PCP II reflects on the Visitation account in Lk 1:39-45 and finds it very significant not only for Elizabeth and her family but also for us today. Mary already has Jesus in her womb (after the Annunciation) when she travels on foot to the hill country of Judah to visit her cousin Elizabeth also bearing the infant John the Baptist in her womb. The event is portrayed by PCP II as the “evangelized” Mary (because she has in her the presence of Jesus, the real Good News) also becoming an “evangelizing” one in that she brings the presence of Jesus to the family of Elizabeth, Zechariah and John, bearing fruit in their experience of joy.

Luke the evangelist tells us that Elizabeth’s baby “leapt in her womb” for joy and she herself “was filled with the Holy Spirit” (Lk 1:41). All that we are so familiar with today is sorrow over pandemic effects like multiple viruses, skyrocketing inflation and the threats to the environment, to world peace, to justice and to common brotherhood among humanity. Mary’s compassion as an expression of an evangelized person and community becoming likewise evangelizing urges us to be bringers of God’s presence (JC—the Good News) to a sorrow-laden world. Christians, with Mary, could, through Jesus the Good News that they proclaim, be instruments of turning this sorrow into joy.
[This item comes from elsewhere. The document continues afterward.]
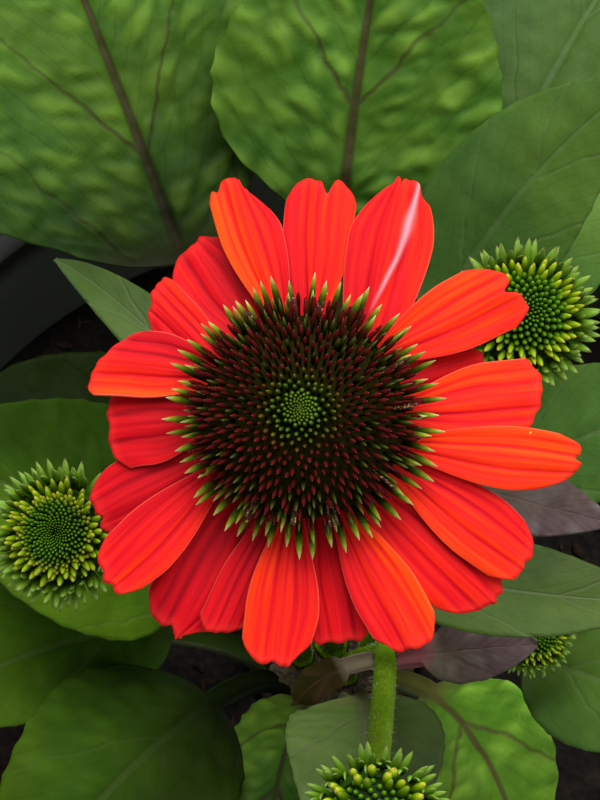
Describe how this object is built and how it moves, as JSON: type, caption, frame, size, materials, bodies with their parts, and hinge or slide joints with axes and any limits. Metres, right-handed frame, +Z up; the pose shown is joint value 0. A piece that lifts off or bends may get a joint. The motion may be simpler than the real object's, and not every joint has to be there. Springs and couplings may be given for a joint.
{
  "type": "potted coneflower plant",
  "caption": "Living coneflower in a round plastic nursery pot: an open orange-red flower with a spiny dome, green flower buds, and stalked leaves round a crown.",
  "frame": {"origin": "centre of the pot's flat underside", "axes": "+Z up through the crown; the flower head leans towards -Y, and the tallest leaves stand at +Y"},
  "size_m": [0.258, 0.2834, 0.4546],
  "materials": {
    "petal_red": "satin",
    "cone_dark": "matte",
    "stem_green": "satin",
    "bract_green": "matte",
    "bud_green": "matte",
    "leaf_green": "satin",
    "leaf_bronze": "satin",
    "crown_brown": "matte",
    "potting_mix": "matte",
    "pot_black": "satin"
  },
  "bodies": {
    "root": {"nursery_pot": "pot_black", "potting_mix": "potting_mix", "crown": "crown_brown", "flower_stem": "stem_green", "involucre": "bract_green", "cone": "cone_dark", "petal_01": "petal_red", "petal_02": "petal_red", "petal_03": "petal_red", "petal_04": "petal_red", "petal_05": "petal_red", "petal_06": "petal_red", "petal_07": "petal_red", "petal_08": "petal_red", "petal_09": "petal_red", "petal_10": "petal_red", "petal_11": "petal_red", "petal_12": "petal_red", "petal_13": "petal_red", "petal_14": "petal_red", "petal_15": "petal_red", "petal_16": "petal_red", "petal_17": "petal_red", "petal_18": "petal_red", "petal_19": "petal_red", "petal_20": "petal_red", "bud_stem_left": "stem_green", "bud_cup_left": "bract_green", "bud_disc_left": "bud_green", "bud_stem_back_right": "stem_green", "bud_cup_back_right": "bract_green", "bud_disc_back_right": "bud_green", "bud_stem_front_right": "stem_green", "bud_cup_front_right": "bract_green", "bud_disc_front_right": "bud_green", "bud_stem_front": "stem_green", "bud_cup_front": "bract_green", "bud_disc_front": "bud_green", "leaf_back_left": "leaf_green", "leaf_back": "leaf_green", "leaf_back_right": "leaf_green", "leaf_right_high": "leaf_green", "leaf_right_back": "leaf_green", "leaf_right": "leaf_green", "leaf_right_front": "leaf_green", "leaf_front_right": "leaf_green", "leaf_front": "leaf_green", "leaf_front_low": "leaf_green", "leaf_front_left": "leaf_green", "leaf_left_high": "leaf_green", "leaf_left_low": "leaf_green", "leaf_left_back": "leaf_green", "leaf_stem_left": "leaf_green", "leaf_stem_right": "leaf_green", "leaf_bronze_back": "leaf_bronze", "leaf_bronze_right": "leaf_bronze", "leaf_bronze_left": "leaf_bronze"}
  },
  "joints": []
}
Finally, the birth of Mary is an arrow in the direction of our own birth as disciples and as Body of her Son, the Christ. The Second Vatican Council’s teaching links the Church’s birth to the Paschal Mystery: “For it was from the side of Christ as He slept the sleep of death upon the cross that there came forth ‘the wondrous sacrament of the whole Church’” (Sacrosanctum Concilium, no. 5).

Need we stop there?

The inevitable consequence of accepting the truth that the Church’s birth is directly a fruit of Jesus’ suffering and death on the Cross is its completion in the consideration of how the birth of Mary comes into play in our birth to discipleship. Mary does not only point to Jesus Christ but also to his Body, the Church. Mariology leads to Christology. In that truth is another: Mariology also leads to Ecclesiology. In fact, Mary is recognized in the Church as Jesus’ first and foremost disciple; she, in a word, embodies who we are, at our best. Remember the episode in Luke 11:27-28 at which a woman praises Mary indirectly by mentioning glowingly “the womb that bore you and the breasts that nursed you” (v. 27) to which Jesus replies: “Yes, and moreover: Blessed are those who hear the word of God and keep it” (v. 28) [King James’ version]? Many non-Catholics sometimes take Jesus’ words as a rebuke to the practice of honoring Mary usually associated with Catholics. But on reflection, Jesus cannot be rebuking his mother. He is, in fact, describing her. He is, in fact, saying: “My mother is not to be honored simply because she is my mother but because she is the model disciple. She it is who perfectly hears the word and keeps it.”

All this finds a happy conclusion in the words of the dying Jesus on the cross to the disciple he loved who also represents all his disciples that he loves: “Behold your mother” (Jn 19:27).

A Blessed Birthday, Mother, Mama Mary!